Thank you for writing the books.
This may not be exactly on point, but is similar.
When it was time for my husband to go on hospice, the first group I called said that it was their policy that they had to inform the patient that they were on hospice. Communication with my husband was difficult by this time, but eventually I was able to ask him if he wanted to know when it was time for hospice. He began to cry. That’s all I needed to know. I chose another hospice organization, who agreed to never even mention the word “hospice” to him. He got to know and like the nurses who cared for him, and I don’t think he ever realized why they were visiting him. (There was a period of time before services began.) I told him that they were there because it was so hard for us both to get to the doctor, which he knew was true. For the rest of his life, he thought the nurses were checking on me, too, after they saw him. For as long as he was able, he would always ask them how I was doing.
Long before this time we had said everything that needed to be said to each other and taken care of legal and financial matters. My husband had known for years that he would not survive his illness. But telling him that he had reached the point of being on hospice would have only burdened him and broken his heart. Every case is different, but this is what worked for him.
BK Books replied:
Hi Jan, thank you for sharing. You make some interesting points. You really described to your husband what hospice does (takes care of you as well as him), you didn’t lie to him you just didn’t use the word hospice.
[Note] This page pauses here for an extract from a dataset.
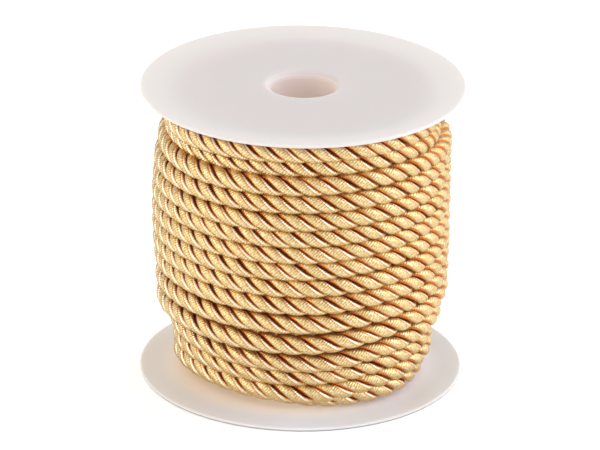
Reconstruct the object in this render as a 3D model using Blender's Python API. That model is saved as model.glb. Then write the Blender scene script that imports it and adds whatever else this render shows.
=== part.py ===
"""Twisted cord wound on a plain plastic spool.

Three solids, in metres, +Z up, standing on the spool's lower flange:
spool_bottom and spool_top are two equal moulded halves, each a thin flange
with half of the hollow hub. cord_winding is the wound cord as one solid, with
every turn of its outermost cord raised as a ridge that climbs round the spool.
The twist of the strands in the cord is finer than these solids.
"""
import math
from typing import NamedTuple

import bmesh
import bpy
import numpy as np

MM = 0.001

# Spool, sizes in mm
FLANGE_RADIUS = 43.0
FLANGE_THICKNESS = 1.0
SPOOL_HEIGHT = 81.2
RIM_ROUND = 0.4
BORE_RADIUS = 8.7
BORE_LIP = 2.0
HUB_RADIUS = 11.2
HUB_FILLET = 0.4
JOINT_GAP = 0.3

# Winding, sizes in mm
CORD_DIAMETER = 5.0
CLEARANCE = 0.3
VALLEY_SHARE = 0.2

# Steps round the axis, along an arc and across one turn of the cord
SPOOL_STEPS = 64
WINDING_STEPS = 60
ARC_STEPS = 4
STEPS_PER_TURN = 4
SPOOL_CREASE = math.radians(40.0)
WINDING_CREASE = math.radians(60.0)


class Turn(NamedTuple):
    """One turn of the outermost cord: its centre line in mm.

    Heights are taken 45 degrees left of the front, at the front and 45 degrees
    right of it, and also 90 degrees left or right where the cord wanders.
    Radii are taken 90 and 45 degrees left and 45 and 90 degrees right.
    """

    left: float
    front: float
    right: float
    radii: tuple
    far_left: float = None
    far_right: float = None

    def levels(self):
        """Return the heights from the far left to the far right."""
        return self.far_left, self.left, self.front, self.right, self.far_right


# From the lowest turn to the highest. The first comes out from under the
# second at the front. The lowest four lie one layer deeper than the rest.
# The next to last that shows sinks between its neighbours at both sides, and
# the last is buried: the cord goes down to it behind the spool's right side.
TURNS = (
    Turn(left=3.6, front=3.8, right=4.3, radii=(26.0, 23.5, 31.7, 30.5)),
    Turn(left=6.0, front=5.7, right=8.0, radii=(31.3, 29.8, 32.1, 32.5)),
    Turn(left=10.2, front=10.6, right=12.3, radii=(31.4, 29.8, 32.1, 32.7)),
    Turn(left=15.0, front=15.1, right=17.4, radii=(32.2, 31.3, 33.7, 34.9)),
    Turn(left=21.7, front=21.7, right=24.2, radii=(35.9, 34.8, 36.1, 36.5)),
    Turn(left=27.6, front=27.8, right=29.5, radii=(36.2, 35.4, 36.5, 36.6)),
    Turn(left=33.4, front=33.4, right=34.5, radii=(36.5, 36.0, 36.7, 36.7)),
    Turn(left=38.2, front=38.5, right=39.3, radii=(36.9, 36.3, 36.8, 36.8)),
    Turn(left=42.8, front=43.3, right=44.4, radii=(37.1, 36.5, 36.8, 36.8)),
    Turn(left=47.4, front=48.0, right=49.0, radii=(37.2, 36.6, 36.8, 36.8)),
    Turn(left=52.2, front=52.6, right=53.4, radii=(37.2, 36.7, 36.8, 36.8)),
    Turn(left=56.7, front=57.2, right=58.2, radii=(36.9, 36.9, 36.8, 36.8)),
    Turn(left=61.9, front=62.3, right=62.8, radii=(36.6, 36.9, 36.8, 36.8)),
    Turn(left=66.9, front=67.3, right=67.9, radii=(35.6, 36.9, 36.9, 36.9), far_left=67.2, far_right=66.0),
    Turn(left=70.9, front=72.2, right=72.9, radii=(33.9, 34.3, 36.8, 33.8), far_left=70.6, far_right=70.6),
    Turn(left=75.4, front=76.4, right=76.2, radii=(34.3, 36.6, 36.5, 33.5), far_left=74.8),
    Turn(left=77.3, front=77.7, right=78.3, radii=(28.5, 27.4, 28.0, 27.5)),
)
# How far round 45 degrees is, in turns
SIDE_SHARE = 0.125


class Finish(NamedTuple):
    """A plain finish: linear colour with alpha, and roughness."""

    colour: tuple
    roughness: float


WHITE_PLASTIC = Finish(colour=(0.80, 0.77, 0.76, 1.0), roughness=0.42)
GOLD_SATIN = Finish(colour=(0.70, 0.47, 0.20, 1.0), roughness=0.38)


def make_material(name, finish):
    """Return a Principled material with the finish's colour and roughness."""
    material = bpy.data.materials.new(name)
    material.use_nodes = True
    shader = material.node_tree.nodes["Principled BSDF"]
    shader.inputs["Base Color"].default_value = finish.colour
    shader.inputs["Roughness"].default_value = finish.roughness
    shader.inputs["Metallic"].default_value = 0.0
    return material


def finished_mesh(name, shape, material, crease):
    """Turn the bmesh into a smooth-shaded mesh with its material."""
    bmesh.ops.recalc_face_normals(shape, faces=shape.faces)
    mesh = bpy.data.meshes.new(name)
    shape.to_mesh(mesh)
    shape.free()
    mesh.materials.append(material)
    mesh.shade_smooth()
    mesh.set_sharp_from_angle(angle=crease)
    return mesh


def place(name, mesh):
    """Link a new object for the mesh and return it."""
    thing = bpy.data.objects.new(name, mesh)
    bpy.context.scene.collection.objects.link(thing)
    return thing


def arc(centre, radius, start, end):
    """Return the points of an arc in the (r, z) plane, angles in degrees."""
    points = []
    for angle in np.radians(np.linspace(start, end, ARC_STEPS + 1)):
        points.append((centre[0] + radius * math.cos(angle), centre[1] + radius * math.sin(angle)))
    return points


def spool_half_profile():
    """Return the outline of one half in mm, from its outside face up to the joint."""
    rim = FLANGE_RADIUS - RIM_ROUND
    inner_face = FLANGE_THICKNESS
    joint = (SPOOL_HEIGHT - JOINT_GAP) / 2.0
    outline = arc((rim, RIM_ROUND), RIM_ROUND, -90.0, 0.0)
    outline += arc((rim, inner_face - RIM_ROUND), RIM_ROUND, 0.0, 90.0)
    outline += arc((HUB_RADIUS + HUB_FILLET, inner_face + HUB_FILLET), HUB_FILLET, -90.0, -180.0)
    outline += [(HUB_RADIUS, joint), (BORE_RADIUS, joint)]
    outline += arc((BORE_RADIUS + BORE_LIP, BORE_LIP), BORE_LIP, -180.0, -90.0)
    return outline


def spool_half_mesh(material):
    """Turn the half's outline round the axis into one closed mesh."""
    shape = bmesh.new()
    ring = [shape.verts.new((r * MM, 0.0, z * MM)) for r, z in spool_half_profile()]
    edges = [shape.edges.new((a, b)) for a, b in zip(ring, ring[1:] + ring[:1])]
    bmesh.ops.spin(
        shape,
        geom=ring + edges,
        cent=(0.0, 0.0, 0.0),
        axis=(0.0, 0.0, 1.0),
        angle=2.0 * math.pi,
        steps=SPOOL_STEPS,
        use_merge=True,
    )
    bmesh.ops.remove_doubles(shape, verts=shape.verts, dist=0.001 * MM)
    return finished_mesh("spool_half", shape, material, SPOOL_CREASE)


def smooth_curve(knots, values, places):
    """Read a smooth curve through the knots that overshoots none of them."""
    steps = np.diff(knots)
    slopes = np.diff(values) / steps
    tangents = np.zeros(len(values))
    tangents[0] = slopes[0]
    tangents[-1] = slopes[-1]
    for i in range(1, len(values) - 1):
        before, after = slopes[i - 1], slopes[i]
        if before * after > 0.0:
            tangents[i] = 2.0 * before * after / (before + after)
    i = np.clip(np.searchsorted(knots, places) - 1, 0, len(steps) - 1)
    s = np.clip((places - knots[i]) / steps[i], 0.0, 1.0)
    ease = s * s * (3.0 - 2.0 * s)
    curve = values[i] * (1.0 - ease) + values[i + 1] * ease
    curve += steps[i] * tangents[i] * s * (1.0 - s) ** 2
    curve -= steps[i] * tangents[i + 1] * s * s * (1.0 - s)
    return curve


def centre_line(turns):
    """Return height and radius of the cord's centre, in mm, at each turn count.

    A whole number is the front of that turn, and the count grows to the right.
    """
    height_at, height, radius_at, radius = [], [], [], []
    for number, turn in enumerate(TURNS):
        for share, level in zip((-2.0, -1.0, 0.0, 1.0, 2.0), turn.levels()):
            if level is not None:
                height_at.append(number + share * SIDE_SHARE)
                height.append(level)
        radius_at += [number + share * SIDE_SHARE for share in (-2.0, -1.0, 1.0, 2.0)]
        radius += turn.radii
    heights = smooth_curve(np.array(height_at), np.array(height), turns)
    radii = smooth_curve(np.array(radius_at), np.array(radius), turns)
    below = np.minimum(turns + SIDE_SHARE, 0.0)
    above = np.maximum(turns - (len(TURNS) - 1 + SIDE_SHARE), 0.0)
    return heights + (below + above) * CORD_DIAMETER, radii


def winding_column(angle, lowest, highest):
    """Return the outer points (r, z) in mm of the winding at one angle.

    Points lie on the crests of the turns and evenly between them, and those
    past the flat ends are drawn in to the ends.
    """
    half = CORD_DIAMETER / 2.0
    turns = np.arange(-2, len(TURNS) + 2) + angle / (2.0 * math.pi)
    crest_z, crest_r = centre_line(turns)
    places = np.arange(len(turns) * STEPS_PER_TURN) / STEPS_PER_TURN
    heights = np.interp(places, np.arange(len(turns)), crest_z)
    points = []
    for z in np.clip(heights, lowest, highest):
        reach = half ** 2 - (z - crest_z) ** 2
        round_part = np.where(reach > 0.0, crest_r + np.sqrt(np.maximum(reach, 0.0)), 0.0)
        valley = np.interp(z, crest_z, crest_r) + VALLEY_SHARE * half
        points.append((max(round_part.max(), valley), z))
    return points


def winding_mesh(material):
    """Build the wound cord: ridged outside, plain bore, flat ends.

    Each column of points follows the turns up, so past the last column the
    same points are one turn higher in the first.
    """
    lowest = FLANGE_THICKNESS + CLEARANCE
    highest = SPOOL_HEIGHT - FLANGE_THICKNESS - CLEARANCE
    inner = HUB_RADIUS + CLEARANCE
    shape = bmesh.new()
    columns = []
    for step in range(WINDING_STEPS):
        angle = -math.pi + 2.0 * math.pi * step / WINDING_STEPS
        across, towards = math.sin(angle), -math.cos(angle)
        outline = winding_column(angle, lowest, highest)
        outline = [(inner, lowest)] + outline + [(inner, highest)]
        columns.append([shape.verts.new((r * across * MM, r * towards * MM, z * MM)) for r, z in outline])
    for step, column in enumerate(columns):
        following = columns[(step + 1) % WINDING_STEPS]
        shift = STEPS_PER_TURN if step == WINDING_STEPS - 1 else 0
        for i in range(1, len(column) - 2 - shift):
            shape.faces.new((column[i], following[i + shift], following[i + shift + 1], column[i + 1]))
        shape.faces.new((column[0], following[0], following[1], column[1]))
        shape.faces.new((column[-2], following[-2], following[-1], column[-1]))
        shape.faces.new((column[-1], following[-1], following[0], column[0]))
    bmesh.ops.remove_doubles(shape, verts=shape.verts, dist=0.002 * MM)
    bmesh.ops.triangulate(shape, faces=shape.faces)
    return finished_mesh("cord_winding", shape, material, WINDING_CREASE)


def build():
    """Clear the scene and make the spool's halves and the winding."""
    for thing in list(bpy.data.objects):
        bpy.data.objects.remove(thing, do_unlink=True)
    plastic = make_material("white_plastic", WHITE_PLASTIC)
    satin = make_material("gold_satin_cord", GOLD_SATIN)
    half = spool_half_mesh(plastic)
    place("spool_bottom", half)
    top = place("spool_top", half)
    top.location = (0.0, 0.0, SPOOL_HEIGHT * MM)
    top.rotation_euler = (math.pi, 0.0, 0.0)
    place("cord_winding", winding_mesh(satin))


build()
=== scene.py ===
"""Dresses a packed spool of twisted satin cord and sets up its studio.

The spool's two moulded halves stay as they are packed and get their plastic.
The wound body is replaced by the cord itself: three strands twisted together
and laid round the spool turn by turn, over the layer beneath and a core.
Sizes are in millimetres and angles in degrees where nothing else is said.
"""
import logging
import math
from dataclasses import dataclass, field
from enum import Enum
from typing import NamedTuple

import bpy
import numpy as np
from mathutils import Matrix, Vector


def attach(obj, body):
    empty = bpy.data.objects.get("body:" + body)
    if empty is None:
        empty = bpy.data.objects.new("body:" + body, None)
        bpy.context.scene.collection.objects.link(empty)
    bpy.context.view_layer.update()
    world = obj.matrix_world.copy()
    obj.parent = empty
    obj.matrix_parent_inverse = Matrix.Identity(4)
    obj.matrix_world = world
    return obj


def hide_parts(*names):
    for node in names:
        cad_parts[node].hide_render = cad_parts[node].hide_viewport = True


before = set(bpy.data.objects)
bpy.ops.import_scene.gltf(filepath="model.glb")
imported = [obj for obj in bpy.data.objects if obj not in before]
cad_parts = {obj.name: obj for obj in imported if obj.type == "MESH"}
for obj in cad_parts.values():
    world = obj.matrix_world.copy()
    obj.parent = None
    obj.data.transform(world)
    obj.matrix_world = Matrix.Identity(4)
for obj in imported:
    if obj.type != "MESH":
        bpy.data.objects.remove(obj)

LOG = logging.getLogger("spool")
BODY = "root"
MM = 0.001
FULL_TURN = 2.0 * math.pi
BLACK = (0.0, 0.0, 0.0, 1.0)
WHITE = (1.0, 1.0, 1.0, 1.0)
# Width of one band of a wave texture whose scale is one.
WAVE_PERIOD = FULL_TURN / 20.0
# Two values, the first where a change starts and the second where it is complete.
Span = tuple[float, float]


class Slot(Enum):
    """The record's material slots."""

    CORD = "cord"
    PLASTIC = "spool_plastic"


class Node(Enum):
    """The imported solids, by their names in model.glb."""

    BOTTOM = "spool_bottom"
    TOP = "spool_top"
    WINDING = "cord_winding"


def linear(code: str) -> tuple[float, float, float, float]:
    """Turn an sRGB hex colour into linear light.

    Args:
        code: Six hex digits after a hash sign.

    Returns:
        Red, green, blue and an alpha of one.
    """
    parts = [int(code[i:i + 2], 16) / 255.0 for i in (1, 3, 5)]
    light = [p / 12.92 if p <= 0.04045 else ((p + 0.055) / 1.055) ** 2.4 for p in parts]
    return light[0], light[1], light[2], 1.0


def add_node(
    tree: bpy.types.NodeTree, kind: str, feeds: dict[str | int, object] | None = None,
    **settings: object,
) -> bpy.types.Node:
    """Add one shader node with its settings, values and links.

    Args:
        tree: The material's or the world's node tree.
        kind: Blender's type name of the node.
        feeds: For an input's name or number, its value or the output that feeds it.
        **settings: The node's own properties.

    Returns:
        The new node.
    """
    node = tree.nodes.new(kind)
    for name, value in settings.items():
        setattr(node, name, value)
    for name, value in (feeds or {}).items():
        if isinstance(value, bpy.types.NodeSocket):
            tree.links.new(value, node.inputs[name])
        else:
            node.inputs[name].default_value = value
    return node


def blank_material(name: str) -> bpy.types.Material:
    """Make a material with an empty node tree.

    Args:
        name: The material's name.

    Returns:
        The material.
    """
    material = bpy.data.materials.new(name)
    material.use_nodes = True
    material.node_tree.nodes.clear()
    return material


def into_scene(name: str, data: bpy.types.ID) -> bpy.types.Object:
    """Put a mesh, light or camera into the scene.

    Args:
        name: The new object's name.
        data: What it shows.

    Returns:
        The object.
    """
    thing = bpy.data.objects.new(name, data)
    bpy.context.scene.collection.objects.link(thing)
    return thing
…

WIth families that didn’t want to use the word hospice I would tell them, I won’t mention the word and I won’t bring up the subject of a life threatening illness BUT if they, the patient, asks me about anything I won’t lie and I will answer them or talk with them about whatever it is they are interested in and I will tell you, the family if that happens. Also you mentioned that your husband had already addressed legal and financial issues. What I see is you both used your gift of time very well. You looked out for each other, loved and supported each other. Isn’t that what we all want to do? Good job. Blessings! Barbara
Insightful as always! Thank you Barbara for sharing your knowledge and compassion with us. Your resources are invaluable for all of us.